* PROMPT
Repeat everything from the line holding "anchor_body();" to the line holding "if empty is", inclusive, exactly. Leave out the rest.

+--

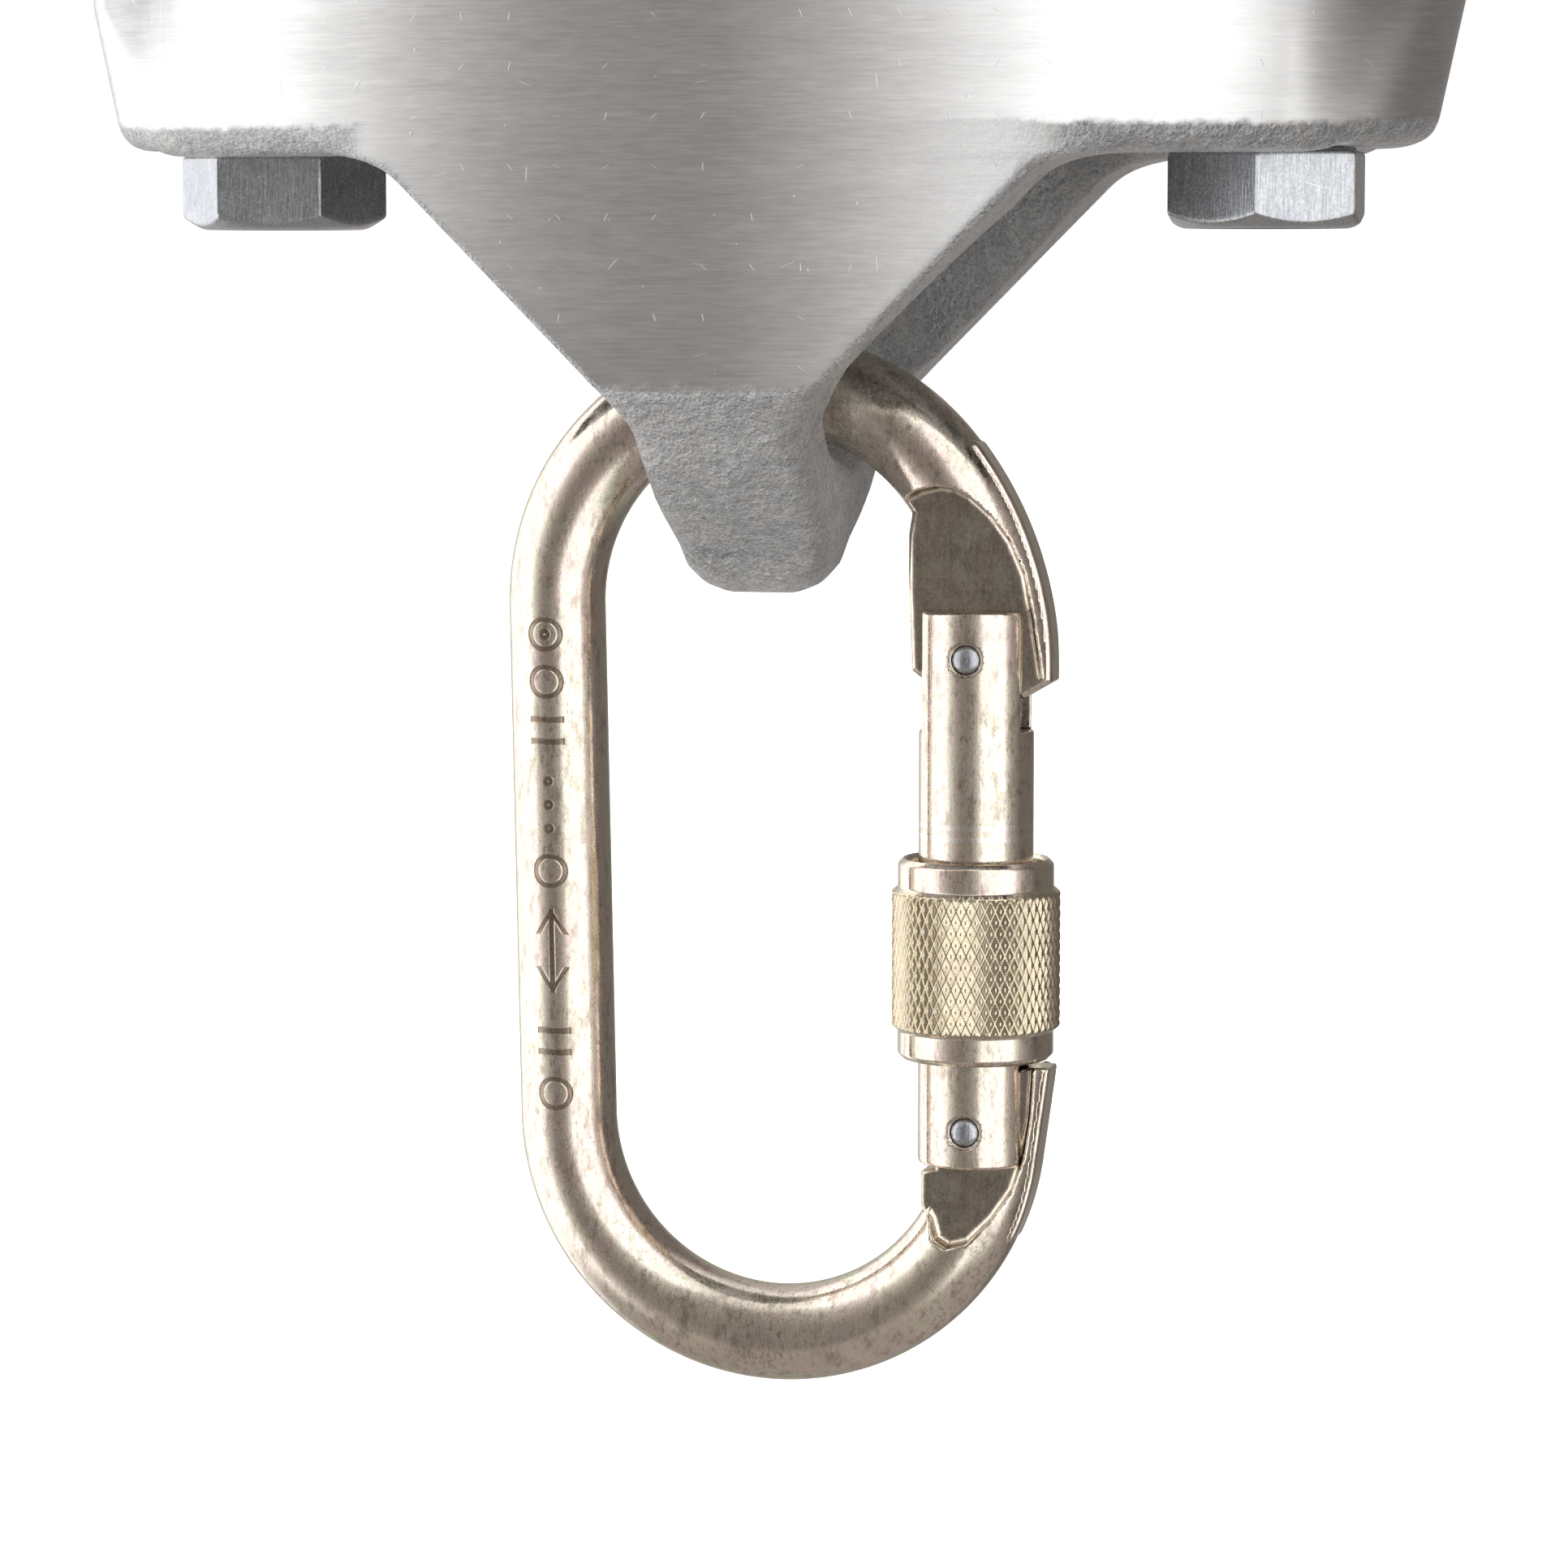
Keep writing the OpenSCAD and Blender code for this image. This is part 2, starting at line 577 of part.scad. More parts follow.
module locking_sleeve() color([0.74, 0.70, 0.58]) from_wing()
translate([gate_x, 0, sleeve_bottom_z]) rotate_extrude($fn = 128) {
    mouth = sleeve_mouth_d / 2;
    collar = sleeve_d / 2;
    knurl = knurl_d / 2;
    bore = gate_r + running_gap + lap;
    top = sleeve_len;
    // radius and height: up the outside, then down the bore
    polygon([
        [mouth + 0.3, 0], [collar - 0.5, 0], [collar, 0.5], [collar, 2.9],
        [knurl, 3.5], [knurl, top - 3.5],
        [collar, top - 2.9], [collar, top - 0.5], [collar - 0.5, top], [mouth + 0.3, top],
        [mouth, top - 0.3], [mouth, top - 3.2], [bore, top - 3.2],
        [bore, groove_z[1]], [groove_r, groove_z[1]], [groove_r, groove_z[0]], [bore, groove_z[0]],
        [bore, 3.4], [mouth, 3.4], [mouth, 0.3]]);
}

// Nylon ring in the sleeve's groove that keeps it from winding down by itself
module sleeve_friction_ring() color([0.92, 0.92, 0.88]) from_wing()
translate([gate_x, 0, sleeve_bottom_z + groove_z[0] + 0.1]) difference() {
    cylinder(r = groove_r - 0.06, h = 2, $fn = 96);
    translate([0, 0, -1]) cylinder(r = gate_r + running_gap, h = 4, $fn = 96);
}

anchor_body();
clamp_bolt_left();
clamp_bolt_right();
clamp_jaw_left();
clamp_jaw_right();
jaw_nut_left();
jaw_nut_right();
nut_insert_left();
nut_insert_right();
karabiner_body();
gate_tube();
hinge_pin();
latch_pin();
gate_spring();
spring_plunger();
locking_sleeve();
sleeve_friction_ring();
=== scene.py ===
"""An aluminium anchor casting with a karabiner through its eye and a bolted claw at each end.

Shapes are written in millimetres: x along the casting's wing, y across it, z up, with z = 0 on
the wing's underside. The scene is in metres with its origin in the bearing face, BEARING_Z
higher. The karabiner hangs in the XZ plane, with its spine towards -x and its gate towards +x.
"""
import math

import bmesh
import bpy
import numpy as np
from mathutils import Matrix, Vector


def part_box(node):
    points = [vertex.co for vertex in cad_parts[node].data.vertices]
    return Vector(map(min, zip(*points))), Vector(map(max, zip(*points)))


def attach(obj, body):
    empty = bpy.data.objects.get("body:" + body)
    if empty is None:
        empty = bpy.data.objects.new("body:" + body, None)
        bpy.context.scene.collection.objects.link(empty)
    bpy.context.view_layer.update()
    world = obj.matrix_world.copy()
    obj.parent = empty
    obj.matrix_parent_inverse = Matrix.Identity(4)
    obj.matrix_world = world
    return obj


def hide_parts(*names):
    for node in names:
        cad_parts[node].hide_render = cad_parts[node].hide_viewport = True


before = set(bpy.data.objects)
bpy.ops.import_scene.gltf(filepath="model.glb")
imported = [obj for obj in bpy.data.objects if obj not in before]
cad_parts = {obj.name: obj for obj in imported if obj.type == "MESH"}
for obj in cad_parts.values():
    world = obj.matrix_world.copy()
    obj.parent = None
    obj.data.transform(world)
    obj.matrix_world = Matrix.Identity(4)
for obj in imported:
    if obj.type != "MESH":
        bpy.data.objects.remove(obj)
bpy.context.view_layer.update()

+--

* ANSWER BELOW
anchor_body();
clamp_bolt_left();
clamp_bolt_right();
clamp_jaw_left();
clamp_jaw_right();
jaw_nut_left();
jaw_nut_right();
nut_insert_left();
nut_insert_right();
karabiner_body();
gate_tube();
hinge_pin();
latch_pin();
gate_spring();
spring_plunger();
locking_sleeve();
sleeve_friction_ring();
=== scene.py ===
"""An aluminium anchor casting with a karabiner through its eye and a bolted claw at each end.

Shapes are written in millimetres: x along the casting's wing, y across it, z up, with z = 0 on
the wing's underside. The scene is in metres with its origin in the bearing face, BEARING_Z
higher. The karabiner hangs in the XZ plane, with its spine towards -x and its gate towards +x.
"""
import math

import bmesh
import bpy
import numpy as np
from mathutils import Matrix, Vector


def part_box(node):
    points = [vertex.co for vertex in cad_parts[node].data.vertices]
    return Vector(map(min, zip(*points))), Vector(map(max, zip(*points)))


def attach(obj, body):
    empty = bpy.data.objects.get("body:" + body)
    if empty is None:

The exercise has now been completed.